For a caster crit jewel, the clean target is:
increased Critical Damage Bonusincreased Spell Critical Damage Bonusincreased Spell Critical Chanceincreased Spell Damage or increased curse areaDo not treat every blue line as useful. A jewel with five lines can still be bad if two of them do nothing for your build.
Why this works: the craft is only worth doing when the final suffixes are strong. Decide the target first so you do not spend expensive liquid materials on a mediocre base.
Goal: start from a rare Sapphire jewel that already has value.
Search trade for a rare Sapphire jewel with at least two target suffixes. Three useful mods is much better. The source example searched around high rolls for spell critical damage and critical damage, then compared items by total useful lines and price.
Avoid jewels with locked useless mods. If a bad line is already hard to remove, it can eat the next expensive craft.
Why this works: liquid crafting removes a random modifier before adding its crafted line. Starting from a better base raises the ceiling, but it also raises the cost of failure.
Goal: make the jewel able to hold the extra suffix you need.

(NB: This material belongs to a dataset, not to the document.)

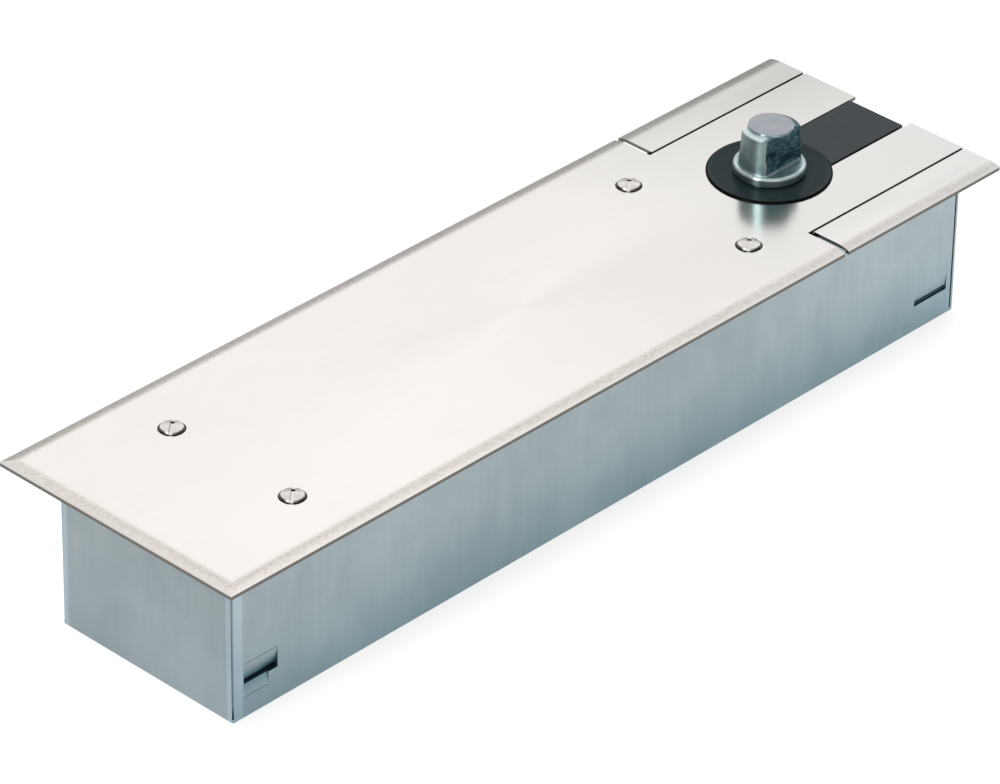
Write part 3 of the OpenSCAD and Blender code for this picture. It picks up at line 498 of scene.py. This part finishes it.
side.interpolation_type = "SMOOTHSTEP"
for k, v in zip(("From Min", "From Max", "To Min", "To Max"), (0.12, 0.80, 0.40, 1.0)):
    side.inputs[k].default_value = v
wt.links.new(az2, side.inputs["Value"])
# overhead and below, the direction round the room stops mattering
fade = wn("ShaderNodeMapRange")
for k, v in zip(("From Min", "From Max", "To Min", "To Max"), (0.75, 0.97, 0.0, 1.0)):
    fade.inputs[k].default_value = v
wt.links.new(wmath("ABSOLUTE", ws.outputs[2]), fade.inputs["Value"])
level = wn("ShaderNodeMix", data_type="FLOAT")
wt.links.new(fade.outputs[0], level.inputs[0])
wt.links.new(side.outputs[0], level.inputs[2])
level.inputs[3].default_value = 0.85
tint = wn("ShaderNodeMix", data_type="RGBA", blend_type="MULTIPLY")
tint.inputs[0].default_value = 1.0
wt.links.new(band.outputs[0], tint.inputs[6])
wt.links.new(level.outputs[0], tint.inputs[7])
wt.links.new(tint.outputs[2], bg.inputs[0])
bg.inputs[1].default_value = 1.08


def area(name, loc, target, size, size_y, power, color=(1, 1, 1)):
    li = bpy.data.lights.new(name, "AREA")
    li.shape = "RECTANGLE"
    li.size, li.size_y = size, size_y
    li.energy = power
    li.color = color
    ob = bpy.data.objects.new(name, li)
    scene.collection.objects.link(ob)
    d = Vector(target) - Vector(loc)
    ob.matrix_world = Matrix.Translation(loc) @ d.to_track_quat("-Z", "Y").to_matrix().to_4x4()
    return ob


# not mirrored, or the cover would burn out when it is seen from above
area("overhead", (-0.12, 0.1, 2.2), (-0.12, 0, 0), 1.6, 1.2, 46).visible_glossy = False
strip_lamp = area("left_strip", (-1.55, -0.05, 0.75), (0, 0, 0.0), 0.50, 1.0, 8.5)
# the flat plates don't mirror the strip lamp, which would burn them out at low angles from the spindle end
flats = bpy.data.collections.new("plates_not_lit_by_strip")
for n in ("cover_plate", "side_strip_front", "side_strip_back"):
    flats.objects.link(NODES[n])
strip_lamp.light_linking.receiver_collection = flats
for entry in flats.collection_objects:
    entry.light_linking.link_state = "EXCLUDE"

Use the liquid route that adds +1 allowed suffix when your plan needs three strong suffixes. This is the high-budget part of the craft. If the liquid removes one of your key suffixes, the item may no longer be worth saving.
If your target prefix is already in place, be extra careful. You may not need to force more prefixes. One good prefix is enough for this route.

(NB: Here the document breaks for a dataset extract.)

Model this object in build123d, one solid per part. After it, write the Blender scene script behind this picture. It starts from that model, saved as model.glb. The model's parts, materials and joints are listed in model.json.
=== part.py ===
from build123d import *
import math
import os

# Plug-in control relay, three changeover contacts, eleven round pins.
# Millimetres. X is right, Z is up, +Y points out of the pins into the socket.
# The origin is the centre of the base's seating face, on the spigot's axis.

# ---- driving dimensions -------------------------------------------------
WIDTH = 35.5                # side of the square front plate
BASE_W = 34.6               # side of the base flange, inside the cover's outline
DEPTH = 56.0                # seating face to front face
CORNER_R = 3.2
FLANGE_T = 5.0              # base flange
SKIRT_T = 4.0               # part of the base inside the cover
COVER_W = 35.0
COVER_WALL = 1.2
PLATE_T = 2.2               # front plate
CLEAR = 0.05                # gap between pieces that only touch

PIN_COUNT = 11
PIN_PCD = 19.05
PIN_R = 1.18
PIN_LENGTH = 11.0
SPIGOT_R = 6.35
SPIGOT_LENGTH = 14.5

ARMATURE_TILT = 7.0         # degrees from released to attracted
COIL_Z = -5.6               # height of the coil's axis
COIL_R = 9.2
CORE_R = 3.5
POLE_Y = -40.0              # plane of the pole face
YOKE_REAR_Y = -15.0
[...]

Why this works: the final jewel needs three suffixes and a suffix-effect line. The temporary allowed-suffix line opens the path, but it does not protect your existing mods.
Goal: reach the three-suffix package before finishing.
Use the relevant Soul Well reveal, liquid step, or Chaos-style replacement only when the item can still survive the miss. You are looking for the missing crit line, usually spell critical chance if the jewel already has both critical damage suffixes.
If the result offers unrelated minion, transform, resistance, or recharge lines, do not pretend the item is finished. Keep it only if the remaining value is still above the restart cost.
Why this works: this step is not deterministic. It is a controlled fishing step. The item is good only when the suffix package lines up with your build.
Goal: clear bad prefix space without touching the suffix package.
Use Omen of Sinistral Annulment with an Orb of Annulment when you need the annul to hit only prefixes. This protects the suffix side, but it does not choose the exact prefix.
If the jewel has one good prefix and one bad prefix, this is still a 50/50-style risk. If the good prefix is removed, decide whether the three suffixes are still valuable enough to continue.
Why this works: the Omen controls the side. It does not make the annul safe. This is the main point where players can quietly turn a good jewel into a repair project.
Goal: turn the good four-mod jewel into the five-effective-mod version.
Use the suffix-effect liquid finish when the suffixes are already worth scaling. The best outcome is increased suffix effect while keeping the three crit suffixes and your chosen useful prefix.
Apply caster quality with the refined caster catalyst once the item is worth finishing. The source example finished around 20% quality and used suffix effect to push the crit suffixes higher.
Why this works: suffix effect is only good when the suffixes are already strong. It is not a rescue mod. It is the final multiplier on an item that already hit the hard part.
Use this craft when you want a premium caster crit Sapphire jewel and you can afford failed attempts. Buy a rare base with two or three target mods, add suffix capacity, fish the missing crit suffix, clean prefixes with controlled annulment, then finish with suffix effect and caster quality.
The biggest risk is random removal. Omens and liquids narrow the plan, but they do not make it safe. Set a stop price before starting, and compare each partial success against trade before spending the next expensive material.